The Corporation has been named in a number of lawsuits that allege injury from exposure to asbestos. To date, the Corporation has not been found liable for or paid any material sum of money in settlement in any case. The Corporation believes its minimal use of asbestos in its past operations and the relatively non-friable condition of asbestos in its products make it unlikely that it will face material liability in any asbestos litigation, whether individually or in the aggregate. The Corporation maintains insurance coverage for these potential liabilities and believes adequate coverage exists to cover any unanticipated asbestos liability.

In December 2013, the Corporation, along with other unaffiliated parties, received a claim from Canadian Natural Resources Limited (CNRL) filed in the Court of Queen's Bench of Alberta, Judicial District of Calgary. The claim pertains to a January 2011 fire and explosion at a delayed coker unit at its Fort McMurray refinery that resulted in the injury of five CNRL employees, damage to property and equipment, and various forms of consequential loss such as loss of profit, lost opportunities, and business interruption. The fire and explosion occurred when a CNRL employee bypassed certain safety controls and opened an operating coker unit. The total quantum of alleged damages arising from the incident has not been finalized, but is estimated to meet or exceed $1 billion.  The Corporation maintains various forms of commercial, property and casualty, product liability, and other forms of insurance; however, such insurance may not be adequate to cover the costs associated with a judgment against it. All parties have agreed in principle to participate in a formal mediation in 2019 with the intention of settling this claim. In an effort to induce the parties to participate in the formal mediation, CNRL agreed to reduce its claim to approximately $400 million, which reflects the monetary amount of property damage incurred as a result of the fire and explosion. The Corporation is currently unable to estimate an amount, or range of potential losses, if any, from this matter. The Corporation believes that it has adequate legal defenses and intends to defend this matter vigorously. The Corporation's financial condition, results of operations, and cash flows could be materially affected during a future fiscal quarter or fiscal year by unfavorable developments or outcome regarding this claim.

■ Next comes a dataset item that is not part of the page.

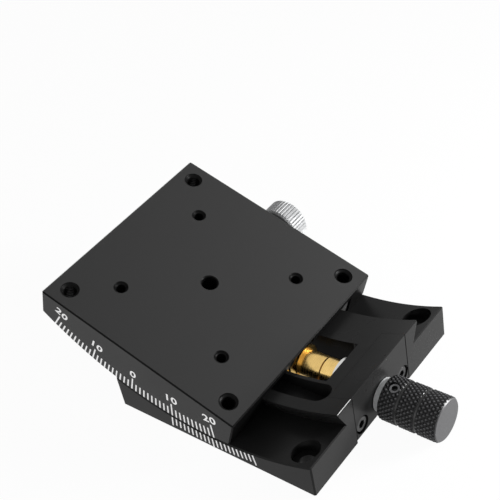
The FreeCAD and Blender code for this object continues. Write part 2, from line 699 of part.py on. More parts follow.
def make_platform():
    """The table, modelled level: arc underside, dovetail channel, gib slot and tapped holes."""
    body = new_body("platform")
    blank = rectangle(body, "XY_Plane", ("-table_length / 2", "-table_width / 2"),
                      ("table_length / 2", "table_width / 2"),
                      ("0", "0", "blank_foot"))
    pad(body, blank, "table_top - blank_foot")
    side = "table_width / 2 + overcut"
    below = [(side, "table_arc_radius"), (f"-({side})", "table_arc_radius"),
             (f"-({side})", "beyond"), (side, "beyond")]
    on_arc(body, below, groove, "cutter_angle")
    half_length, half_width = number("table_length / 2"), number("table_width / 2")

    def outer(points):
        on_end = all_near(points, lambda point: abs(point.x), half_length)
        on_side = all_near(points, lambda point: abs(point.y), half_width)
        return (on_end and on_side) or ((on_end or on_side) and level_edge(points))

    dress(body, "Chamfer", "edge_chamfer", outer)
    lip, wall = "lip_radius", "rail_width / 2 + flank_gap"
    neck = f"({wall} - flank_slope * (beyond - lip_radius))"
    channel = [("gib_inner - gib_fit / 2", "ceiling_radius"), ("gib_inner - gib_fit / 2", "beyond"),
               (f"-{neck}", "beyond"), (f"-({wall})", lip), (f"-({wall})", "ceiling_radius")]
    on_arc(body, channel, groove, "cutter_angle")
    slot = rectangle(body, "XY_Plane", ("-table_length / 2 - overcut", "gib_inner - gib_fit"),
                     ("table_length / 2 + overcut", "gib_outer + gib_fit"),
                     ("0", "0", "centre_height - gib_top_drop + gib_fit"))
    pocket(body, slot)
    # Seat of the toothed sector, closed at both ends
    half_seat = "sector_width / 2 + seat_gap"
    seat = [(half_seat, "sector_seat_radius"), (f"-({half_seat})", "sector_seat_radius"),
            (f"-({half_seat})", "ceiling_radius + overcut"), (half_seat, "ceiling_radius + overcut")]
    on_arc(body, seat, groove, "2 * (sector_half_angle + seat_spare_angle)")
    # Relief above the worm where the sector has ended, shallower at the very ends of the table
    open_side = "ceiling_radius + overcut"
    for radius, angle in (("end_relief_radius", "cutter_angle"),
                          ("relief_radius", "2 * relief_half_angle")):
        relief = [("relief_width / 2", radius), ("-relief_width / 2", radius),
                  ("-relief_width / 2", open_side), ("relief_width / 2", open_side)]
        on_arc(body, relief, groove, angle)
    # Tapped holes of the top face: corners go through, the others are blind
    top = ("0", "0", "table_top")
    outer_spots, inner_spots = square_spots("outer_hole_spacing"), square_spots("inner_hole_spacing")
    thread_end = ("0", "0", "centre_height - outer_thread_drop")
    pocket(body, circles(body, "XY_Plane", outer_spots, "outer_hole_diameter", top))
    pocket(body, circles(body, "XY_Plane", outer_spots, "outer_hole_relief", thread_end))
    pocket(body, circles(body, "XY_Plane", inner_spots, "inner_hole_diameter", top), "inner_hole_depth")
    pocket(body, circles(body, "XY_Plane", [("0", "0")], "centre_hole_diameter", top), "centre_hole_depth")
    top_z = number("table_top")
    for hole, spacing in (("outer_hole", number("outer_hole_spacing")),
                          ("inner_hole", number("inner_hole_spacing")), ("centre_hole", 0)):
        radius = number(f"{hole}_diameter / 2")

        def mouth(points):
            return all_near(points, lambda point: point.z, top_z) and all_near(
                points, lambda point: ((abs(point.x) - spacing / 2) ** 2
                                       + (abs(point.y) - spacing / 2) ** 2) ** 0.5, radius)

        dress(body, "Chamfer", f"({hole}_mouth - {hole}_diameter) / 2", mouth)
    # Holes through the back wall for the lock screw and the gib's set screws
    back = ("0", "0", "-table_width / 2")
    depth = "table_width / 2 - gib_outer - gib_fit / 2"
    lock = circles(body, "XZ_Plane", [("0", "lock_height")],
                   "lock_screw_diameter + 2 * lock_clearance", back)
    pocket(body, lock, depth, Reversed=True)
    spots = [("gib_screw_spacing / 2", "centre_height - gib_screw_drop"),
             ("-gib_screw_spacing / 2", "centre_height - gib_screw_drop")]
    pocket(body, circles(body, "XZ_Plane", spots, "gib_screw_diameter", back), depth, Reversed=True)
    # Hole for the stop pin, and for the sector's screws
    pin = circles(body, "XY_Plane", [("stop_pin_reach * sin(stop_pin_angle)", "-stop_groove_offset")],
                  "stop_pin_diameter", ("0", "0", "centre_height - stop_pin_root_drop"))
    pocket(body, pin)
    for side in ("", "-"):
        for end in ("", "-"):
            hole = body.newObject("PartDesign::SubtractiveCylinder", "SectorTap")
            bind(hole, Radius="sector_screw_diameter / 2",
                 Height="sector_seat_radius + overcut - sector_tap_end")
            place_on_sector(hole, side, end, "sector_seat_radius + overcut")
            checked(body, hole, False)
    tilt_with_table(body)
    return body


def place_on_sector(thing, side, end, radius):
    """Stand a piece made along its own Z on the sector, its Z pointing at the rotation centre."""
    angle = f"({end}sector_screw_angle)"
    place(thing, (0, 1, 0), f"-{angle}",
          move=(f"({radius}) * sin({angle})", f"{side}sector_screw_offset",
                f"centre_height - ({radius}) * cos({angle})"))


def make_sector():
    """Toothed arc: the gaps lie along the worm's lead, one gap faces the worm thread as shown."""
    body = new_body("worm_sector")
    half = "sector_width / 2"
    section = [(half, "sector_seat_radius"), (half, "sector_tip"), (f"-{half}", "sector_tip"),
               (f"-{half}", "sector_seat_radius")]
    blank = on_arc(body, section, revolve, "2 * sector_half_angle")
    first = "(round((sector_gaps - 1) / 2) * tooth_angle)"
    deep, shallow = "-(wheel_radius - dedendum)", "-(sector_tip + cut_spare)"
    corners = [("-gap_foot", deep), ("gap_foot", deep), ("gap_mouth", shallow), ("-gap_mouth", shallow)]
    gap = outline(body, "XZ_Plane", corners, ("0", "centre_height", "0"), (first, "lead_angle", "0"))
    cut = pocket(body, gap, "2 * sector_width", Midplane=True)
    pattern = body.newObject("PartDesign::PolarPattern", "Teeth")
    pattern.Originals = [cut]
    pattern.Axis = (blank.Profile[0], ["H_Axis"])
    bind(pattern, Angle="(sector_gaps - 1) * tooth_angle", Occurrences="sector_gaps")
    body.Tip = pattern
    checked(body, pattern, False)
    screws = []
    for side in ("", "-"):
        for end in ("", "-"):
            sink = body.newObject("PartDesign::SubtractiveCylinder", "ScrewHole")
            bind(sink, Radius="sector_screw_diameter / 2",
                 Height="sector_tip - sector_seat_radius + 2 * overcut")
            place_on_sector(sink, side, end, "sector_tip + overcut")
            checked(body, sink, False)
            head = body.newObject("PartDesign::SubtractiveCone", "Countersink")
            bind(head, Radius1="sector_screw_head / 2 + seat_gap", Radius2="sector_screw_diameter / 2",
                 Height="(sector_screw_head - sector_screw_diameter) / 2 + seat_gap")
            place_on_sector(head, side, end, "sector_tip - sector_screw_sink")
            checked(body, head, False)
            mouth = body.newObject("PartDesign::SubtractiveCylinder", "HeadSink")
            bind(mouth, Radius="sector_screw_head / 2 + seat_gap", Height="sector_screw_sink + overcut")
            place_on_sector(mouth, side, end, "sector_tip + overcut")
            checked(body, mouth, False)
            screws.append(make_sector_screw(side, end))
    tilt_with_table(body)
    for screw in screws:
        tilt_with_table(screw)
    return [body, group("sector_screws", screws)]


def make_sector_screw(side, end):
    screw = new_body("sector_screw")
    head = screw.newObject("PartDesign::AdditiveCone", "Head")
    bind(head, Radius1="sector_screw_head / 2", Radius2="sector_screw_diameter / 2 - thread_gap",
         Height="(sector_screw_head - sector_screw_diameter) / 2")
    place_on_sector(head, side, end, "sector_tip - sector_screw_sink")
    checked(screw, head, True)
    shank = screw.newObject("PartDesign::AdditiveCylinder", "Shank")
    bind(shank, Radius="sector_screw_diameter / 2 - thread_gap", Height="sector_screw_length")
    place_on_sector(shank, side, end, "sector_tip - sector_screw_sink")
    checked(screw, shank, True)
    return screw


def make_gib():
    """Loose jaw: an upright plate in the table's slot with a dovetail nose under the rail's flank."""
    body = new_body("clamp_gib")
    plate = rectangle(body, "XY_Plane", ("-gib_length / 2", "gib_inner"), ("gib_length / 2", "gib_outer"),
                      ("0", "0", "blank_foot"))
    pad(body, plate, "centre_height - gib_top_drop - blank_foot")
    below = [("gib_inner - overcut", "gib_foot_radius"), ("gib_outer + overcut", "gib_foot_radius"),
             ("gib_outer + overcut", "beyond"), ("gib_inner - overcut", "beyond")]
    on_arc(body, below, groove, "cutter_angle")
    wall = "rail_width / 2 + flank_gap"
    top = "rail_arc_radius + gib_nose_gap"
    foot = f"({wall} - flank_slope * (gib_foot_radius - lip_radius))"
    nose = [("gib_inner + gib_nose_root", top), (wall, top), (wall, "lip_radius"), (foot, "gib_foot_radius"),
            ("gib_inner + gib_nose_root", "gib_foot_radius")]
    on_arc(body, nose, revolve, "2 * asin(gib_length / 2 / gib_foot_radius) / 1deg")
    tilt_with_table(body)
    screws = []
    for name, side in (("left", "-"), ("right", "")):
        screw = grub_screw(f"gib_set_screw_{name}", "gib_screw_diameter - 2 * thread_gap",
                           "gib_screw_length", "gib_screw_flats")
        turn_into_table(screw, f"{side}gib_screw_spacing / 2", "gib_outer", "gib_screw_drop")
        screws.append(screw)
    return [body, group("gib_set_screws", screws)]


def turn_into_table(thing, along, across, drop):
    """Lay a piece made along its own Z along +Y at a spot of the tilted table."""
    thing.setExpression(
        "Placement",
        "create(<<placement>>; create(<<vector>>; "
        + expand(f"({along}) * cos(shown_tilt) - ({drop}) * sin(shown_tilt)") + "; "
        + expand(across) + "; "
        + expand(f"centre_height - ({along}) * sin(shown_tilt) - ({drop}) * cos(shown_tilt)")
        + "); create(<<rotation>>; create(<<vector>>; 1; 0; 0); -90))")


def make_stop_pin():
    body = new_body("stop_pin")
    rod = body.newObject("PartDesign::AdditiveCylinder", "Rod")
    bind(rod, Radius="stop_pin_diameter / 2", Height="stop_pin_reach - stop_pin_root_drop - pin_sink")
    place(rod, (0, 0, 1), "0", move=("stop_pin_reach * sin(stop_pin_angle)", "-stop_groove_offset",
                                     "centre_height - stop_pin_reach"))
    checked(body, rod, True)
    tilt_with_table(body)
    return body


def make_lock():
    """Thumb screw with a fluted head, and the pad between its tip and the gib."""
    pad_body = new_body("lock_pad")
    disc = pad_body.newObject("PartDesign::AdditiveCylinder", "Disc")
    bind(disc, Radius="lock_screw_diameter / 2 - lock_clearance", Height="lock_pad_length")
    checked(pad_body, disc, True)
    turn_into_table(pad_body, "0", "gib_outer + lock_pad_gap", "lock_drop")
    screw = new_body("lock_screw")
    shank, rim, neck = "lock_screw_diameter / 2", "lock_head_diameter / 2", "lock_neck_diameter / 2"
    start = "lock_head_foot - lock_tip"
    end = "lock_head_tip - lock_tip"
    corners = [("0", "0"), (f"{shank} - tip_break", "0"), (shank, "tip_break"), (shank, start),
               (neck, start), (neck, f"{start} + lock_neck_length"),
               (f"{rim} - lock_head_chamfer", f"{start} + lock_neck_length"),
               (rim, f"{start} + lock_neck_length + lock_head_chamfer"),
               (rim, f"{end} - lock_head_chamfer"), (f"{rim} - lock_head_chamfer", end), ("0", end)]
    profile = outline(screw, "XZ_Plane", corners)
    revolve(screw, profile, "V_Axis")
    half_angle = "180 / lock_flutes"
    across = f"({rim} + lock_flute_spare) * tan({half_angle}) * lock_flute_share"
    flute = outline(screw, "XY_Plane",
                    [(f"-{across}", f"{rim} + lock_flute_spare"), (across, f"{rim} + lock_flute_spare"),
                     ("0", f"{rim} - lock_flute_depth")], ("0", "0", end))
    cut = pocket(screw, flute, "lock_head_tip - lock_head_foot - lock_neck_length")
    pattern = screw.newObject("PartDesign::PolarPattern", "Flutes")
    pattern.Originals = [cut]
    pattern.Axis = (flute, ["N_Axis"])
    pattern.Angle = 360
    bind(pattern, Occurrences="lock_flutes")
    screw.Tip = pattern
    checked(screw, pattern, False)
    turn_into_table(screw, "0", "lock_tip + thread_gap", "lock_drop")
    return [pad_body, screw]


def write_parts(pieces):
    """Write one file for each piece, once every object of the document has come out well."""
    doc.recompute()
    for thing in doc.Objects:
        if "Invalid" in thing.State or "Error" in thing.State:
            raise RuntimeError(f"{thing.Label} failed: {thing.State}")
    for piece in pieces:
        if piece.Shape.isNull() or not piece.Shape.isValid() or not piece.Shape.Solids:
            raise RuntimeError(f"{piece.Label} has no valid solid")
    os.makedirs("parts", exist_ok=True)
    for piece in pieces:
        piece.Shape.exportStep(f"parts/{piece.Label}.step")
        print(f"{piece.Label}: {len(piece.Shape.Solids)} solid(s), {piece.Shape.Volume:.1f} mm3")


fill_sheet()
pieces = [make_base(), make_bearing_block(), make_block_screws()]
pieces += make_bushes()
pieces += [make_shaft(), make_worm()]
pieces += make_shaft_fittings()
pieces += make_knob()
pieces += [make_platform()]
pieces += make_sector()
pieces += make_gib()
pieces += [make_stop_pin()]
pieces += make_lock()
write_parts(pieces)
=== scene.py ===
"""Goniometer stage: finishes, scale marks, knurls, threads and a plain studio for the solids."""

import math

import bmesh
import bpy
from bpy.props import FloatProperty, FloatVectorProperty, IntProperty, PointerProperty
from mathutils import Euler, Matrix, Vector


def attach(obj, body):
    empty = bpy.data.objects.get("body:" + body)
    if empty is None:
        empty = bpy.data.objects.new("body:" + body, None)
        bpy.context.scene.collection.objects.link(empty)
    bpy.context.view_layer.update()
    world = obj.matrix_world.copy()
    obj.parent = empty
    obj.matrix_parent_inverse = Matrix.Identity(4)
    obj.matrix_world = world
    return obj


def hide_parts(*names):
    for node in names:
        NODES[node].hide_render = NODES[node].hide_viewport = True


bl_info = {
    "name": "Goniometer Stage",
    "version": (1, 0, 0),
    "blender": (4, 5, 0),
    "location": "View3D > Sidebar > Goniometer",
    "description": "Finishes, scale marks, knurls and studio of a worm-driven tilt stage",
    "category": "Object",
}

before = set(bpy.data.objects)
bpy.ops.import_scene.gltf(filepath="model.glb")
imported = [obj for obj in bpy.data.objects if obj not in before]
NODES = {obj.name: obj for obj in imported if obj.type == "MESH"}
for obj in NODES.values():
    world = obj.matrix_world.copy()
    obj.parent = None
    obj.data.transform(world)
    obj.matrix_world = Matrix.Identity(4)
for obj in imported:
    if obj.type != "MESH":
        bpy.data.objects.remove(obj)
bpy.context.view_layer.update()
MM = 0.001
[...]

The Corporation is party to a number of other legal actions and claims, none of which individually or in the aggregate, in the opinion of management, are expected to have a material effect on the Corporation’s results of operations or financial position.

WEC Bankruptcy

On March 29, 2017, WEC filed for Chapter 11 bankruptcy protection in the United States Bankruptcy Court for the Southern District of New York, Case No. 17-10751.  The Bankruptcy Court overseeing the Bankruptcy Case approved, on an interim basis, an $800 million Debtor-in-Possession Financing Facility to help WEC finance its business operations during the reorganization process. On January 4, 2018, WEC announced that it had agreed to be acquired by Brookfield Business Partners L.P for approximately $4.6 billion. The acquisition, which was completed on August 1, 2018, is not expected to have a material impact on the Corporation’s financial condition or results of operations as WEC plans to continue operating in the ordinary course of business under existing senior management.

On January 18, 2019, the Corporation executed an agreement to settle substantially all of its general unsecured claims with WEC, including its pre-petition billings. As it relates to post-petition work, the Corporation will continue to honor its executory contracts and expects to collect all amounts due. The Corporation will continue to monitor and evaluate the status of the WEC bankruptcy for potential impacts on its business.

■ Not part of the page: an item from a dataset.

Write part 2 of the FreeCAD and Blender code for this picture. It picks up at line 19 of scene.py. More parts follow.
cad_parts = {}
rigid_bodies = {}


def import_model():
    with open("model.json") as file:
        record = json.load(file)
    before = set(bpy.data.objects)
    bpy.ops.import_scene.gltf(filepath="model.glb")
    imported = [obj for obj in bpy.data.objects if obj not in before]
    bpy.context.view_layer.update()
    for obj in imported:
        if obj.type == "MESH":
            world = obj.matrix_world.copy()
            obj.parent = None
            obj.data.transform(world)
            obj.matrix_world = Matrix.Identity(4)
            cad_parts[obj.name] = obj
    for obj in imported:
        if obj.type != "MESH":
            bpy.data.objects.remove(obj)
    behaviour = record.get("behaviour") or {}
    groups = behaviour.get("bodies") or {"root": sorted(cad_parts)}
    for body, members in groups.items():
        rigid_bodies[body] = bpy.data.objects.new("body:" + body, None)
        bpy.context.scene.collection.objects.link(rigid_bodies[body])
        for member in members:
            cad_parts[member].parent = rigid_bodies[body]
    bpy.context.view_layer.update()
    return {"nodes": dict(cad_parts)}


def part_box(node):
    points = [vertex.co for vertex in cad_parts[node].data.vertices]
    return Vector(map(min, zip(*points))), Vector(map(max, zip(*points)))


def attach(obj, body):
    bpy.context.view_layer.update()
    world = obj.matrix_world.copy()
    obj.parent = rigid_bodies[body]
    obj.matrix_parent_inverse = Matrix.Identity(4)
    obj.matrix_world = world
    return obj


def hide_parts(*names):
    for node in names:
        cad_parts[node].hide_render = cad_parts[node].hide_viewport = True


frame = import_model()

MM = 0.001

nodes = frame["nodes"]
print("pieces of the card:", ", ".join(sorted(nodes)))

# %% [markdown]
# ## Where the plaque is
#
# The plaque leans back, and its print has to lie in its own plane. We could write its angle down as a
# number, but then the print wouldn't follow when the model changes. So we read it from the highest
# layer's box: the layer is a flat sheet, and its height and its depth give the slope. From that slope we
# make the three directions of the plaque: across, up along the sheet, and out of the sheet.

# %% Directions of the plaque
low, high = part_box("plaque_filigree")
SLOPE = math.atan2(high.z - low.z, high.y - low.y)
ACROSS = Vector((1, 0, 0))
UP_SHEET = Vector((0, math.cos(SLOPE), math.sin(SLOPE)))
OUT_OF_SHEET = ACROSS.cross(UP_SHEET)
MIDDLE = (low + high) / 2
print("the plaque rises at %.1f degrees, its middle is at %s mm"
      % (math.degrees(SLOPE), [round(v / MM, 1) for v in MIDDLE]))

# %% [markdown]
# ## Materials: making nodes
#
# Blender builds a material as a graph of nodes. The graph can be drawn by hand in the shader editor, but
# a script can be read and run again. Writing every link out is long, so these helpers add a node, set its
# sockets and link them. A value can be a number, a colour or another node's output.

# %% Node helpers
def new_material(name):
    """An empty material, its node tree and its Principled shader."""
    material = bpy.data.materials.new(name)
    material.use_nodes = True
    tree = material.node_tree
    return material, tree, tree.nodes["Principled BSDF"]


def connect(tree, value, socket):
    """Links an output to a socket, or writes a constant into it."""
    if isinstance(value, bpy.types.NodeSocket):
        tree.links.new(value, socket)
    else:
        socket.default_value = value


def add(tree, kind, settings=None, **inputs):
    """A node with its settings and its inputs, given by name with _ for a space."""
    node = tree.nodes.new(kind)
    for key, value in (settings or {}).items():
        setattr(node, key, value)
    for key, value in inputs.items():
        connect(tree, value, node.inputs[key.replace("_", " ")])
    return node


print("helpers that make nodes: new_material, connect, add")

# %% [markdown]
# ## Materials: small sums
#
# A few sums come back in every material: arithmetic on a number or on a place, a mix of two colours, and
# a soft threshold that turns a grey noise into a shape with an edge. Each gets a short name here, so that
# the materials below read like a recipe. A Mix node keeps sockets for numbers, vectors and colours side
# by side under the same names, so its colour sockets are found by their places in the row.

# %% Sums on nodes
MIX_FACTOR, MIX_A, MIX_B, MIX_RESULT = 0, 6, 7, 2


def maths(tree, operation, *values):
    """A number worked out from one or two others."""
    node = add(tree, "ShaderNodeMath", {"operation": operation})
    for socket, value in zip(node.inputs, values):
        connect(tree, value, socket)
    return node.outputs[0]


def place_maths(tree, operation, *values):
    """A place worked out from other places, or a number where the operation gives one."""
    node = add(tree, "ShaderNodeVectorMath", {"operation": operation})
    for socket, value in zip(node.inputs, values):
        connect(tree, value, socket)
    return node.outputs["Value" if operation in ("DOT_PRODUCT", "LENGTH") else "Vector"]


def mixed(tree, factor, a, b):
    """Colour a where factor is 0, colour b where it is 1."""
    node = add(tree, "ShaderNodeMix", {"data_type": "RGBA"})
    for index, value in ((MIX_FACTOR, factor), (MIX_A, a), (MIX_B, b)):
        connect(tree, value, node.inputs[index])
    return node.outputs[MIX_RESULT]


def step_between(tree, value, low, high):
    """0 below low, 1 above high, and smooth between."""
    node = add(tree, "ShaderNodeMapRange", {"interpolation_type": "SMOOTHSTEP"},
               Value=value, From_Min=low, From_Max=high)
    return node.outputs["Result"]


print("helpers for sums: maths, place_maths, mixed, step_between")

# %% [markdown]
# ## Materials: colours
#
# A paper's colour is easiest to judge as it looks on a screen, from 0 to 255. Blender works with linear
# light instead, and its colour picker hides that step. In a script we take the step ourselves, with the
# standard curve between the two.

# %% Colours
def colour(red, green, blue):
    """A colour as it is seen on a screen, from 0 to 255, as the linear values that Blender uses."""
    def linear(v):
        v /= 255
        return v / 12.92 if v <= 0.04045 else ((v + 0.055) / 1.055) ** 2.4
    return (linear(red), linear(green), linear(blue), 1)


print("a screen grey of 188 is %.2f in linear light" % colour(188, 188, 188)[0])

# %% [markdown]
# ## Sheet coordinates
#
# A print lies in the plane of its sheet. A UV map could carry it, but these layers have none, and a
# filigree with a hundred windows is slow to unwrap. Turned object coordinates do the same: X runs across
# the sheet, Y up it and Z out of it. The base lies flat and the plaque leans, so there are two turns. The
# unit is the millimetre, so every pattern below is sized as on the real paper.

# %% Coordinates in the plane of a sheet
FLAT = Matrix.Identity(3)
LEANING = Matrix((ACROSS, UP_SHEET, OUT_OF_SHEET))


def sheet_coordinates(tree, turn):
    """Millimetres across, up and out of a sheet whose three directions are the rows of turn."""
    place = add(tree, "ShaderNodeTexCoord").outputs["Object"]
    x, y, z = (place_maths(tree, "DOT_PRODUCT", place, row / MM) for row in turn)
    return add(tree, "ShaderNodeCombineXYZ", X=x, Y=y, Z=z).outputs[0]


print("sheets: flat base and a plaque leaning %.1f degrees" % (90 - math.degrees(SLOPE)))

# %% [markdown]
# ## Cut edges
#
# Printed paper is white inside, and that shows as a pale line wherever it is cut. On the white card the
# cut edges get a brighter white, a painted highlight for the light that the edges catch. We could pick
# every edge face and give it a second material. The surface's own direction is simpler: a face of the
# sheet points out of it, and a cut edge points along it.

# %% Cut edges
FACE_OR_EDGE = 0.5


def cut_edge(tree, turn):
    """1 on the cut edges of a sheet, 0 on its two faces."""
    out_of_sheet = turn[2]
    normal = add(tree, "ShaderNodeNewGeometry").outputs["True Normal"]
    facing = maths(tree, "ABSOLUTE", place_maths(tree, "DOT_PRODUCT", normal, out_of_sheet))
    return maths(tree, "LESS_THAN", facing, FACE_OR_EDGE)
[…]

Letters of Credit and Other Arrangements

The Corporation enters into standby letters of credit agreements and guarantees with financial institutions and customers primarily relating to guarantees of repayment, future performance on certain contracts to provide products and services, and to secure advance payments from certain international customers. As of December 31, 2018 and 2017, there were $21.7 million and $21.3 million of stand-by letters of credit outstanding, respectively, and $11.7 million and $14.6 million of bank guarantees outstanding, respectively.  

The Corporation, through its Electro-Mechanical Division (EMD) business unit, has three Pennsylvania Department of Environmental Protection (PADEP) radioactive materials licenses that are utilized in the continued operation of the EMD business. In connection with these licenses, the Corporation has known conditional asset retirement obligations related to asset decommissioning activities to be performed in the future, when the Corporation terminates these licenses. For two of the three licenses, the Corporation has recorded an asset retirement obligation of approximately $7.2 million. For its third license, the Corporation has not recorded an asset retirement obligation as it is not reasonably estimable due to insufficient information about the timing and method of settlement of the obligation. Accordingly, this obligation has not been recorded in the Consolidated Financial Statements. A liability for this obligation will be recorded in the period when sufficient information regarding timing and method of settlement becomes available to make a reasonable estimate of the liability’s fair value. The Corporation is required to provide the Nuclear Regulatory Commission financial assurance demonstrating its ability to cover the cost of decommissioning its Cheswick, Pennsylvania facility upon closure, though the Corporation does not intend to close this facility.  The Corporation has provided this financial assurance in the form of a $45.6 million surety bond.

AP1000 Program

Within the Corporation’s Power segment, the Electro-Mechanical Division is the RCP supplier for the WEC AP1000 nuclear power plants under construction in China and the United States.  The terms of the AP1000 China and U.S. contracts include liquidated damage provisions for failure to meet contractual delivery dates if the Corporation caused the delay and the delay was not excusable. The Corporation would be liable for liquidated damages if the Corporation was deemed responsible for not meeting the delivery dates. On October 10, 2013, the Corporation received a letter from WEC stating entitlements to the maximum amount of liquidated damages allowable under the AP1000 China contract from WEC of approximately $25 million.  As of December 31, 2018, the Corporation has not met certain contractual delivery dates under its AP1000 U.S. and China contracts; however, there are significant counterclaims and uncertainties as to which parties are responsible for the delays.  The Corporation believes it has adequate legal defenses and intends to vigorously defend this matter. Given the uncertainties surrounding the responsibility for the delays, no accrual has been made for this matter as of December 31, 2018. As of December 31, 2018, the range of possible loss is $0 million to $31 million for the AP1000 U.S. contract, for a total range of possible loss of $0 to $55.5 million.